Even before high school graduation, Baker and her friend, Kiernan Fitzpatrick, are full-time freshman at SUNY Adirondack. On campus Thursday, the two watched as Lieutenant Governor Kathy Hochul announced the school will become the future home of the Adirondack Workforce Readiness Center.
"No longer are we going to have a skills gap right here,” Hochul said. “We are going to link the people with the skills to the jobs and it's going to start right here."
Featuring applied learning and training labs for small business, healthcare and STEM students, the school will bring in local business leaders to provide students hands-on, face-to-face training.
"We want to create those applied learning experiences in the classroom so students can see first of all that this is what the job world is like but also that there are jobs in this region," said Kristine Duffy, the college’s president.
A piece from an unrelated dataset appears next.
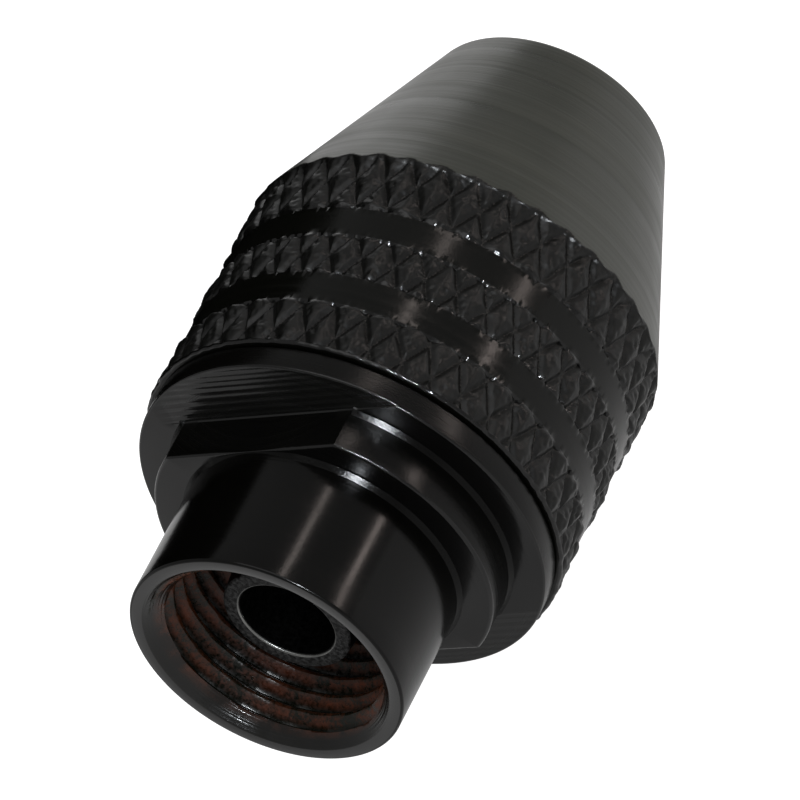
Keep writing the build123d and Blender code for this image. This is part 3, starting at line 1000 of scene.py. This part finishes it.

"Having hands on activity will give me more activity and a better advantage, opposed to other students who don't really have any hands on activity or real experience," Kiernan.
Groundbreaking for the nearly $10 million building is planned for next summer, with the entire cost being covered by the state.
"This is transformational," Duffy.
With a goal of better preparing graduates for the workforce so they can find opportunities in the region, the program is specifically targeted for students like Baker.
"It will lessen peoples worries about finding jobs where they grow up,” Baker said. “It will enable people to stay where they want to."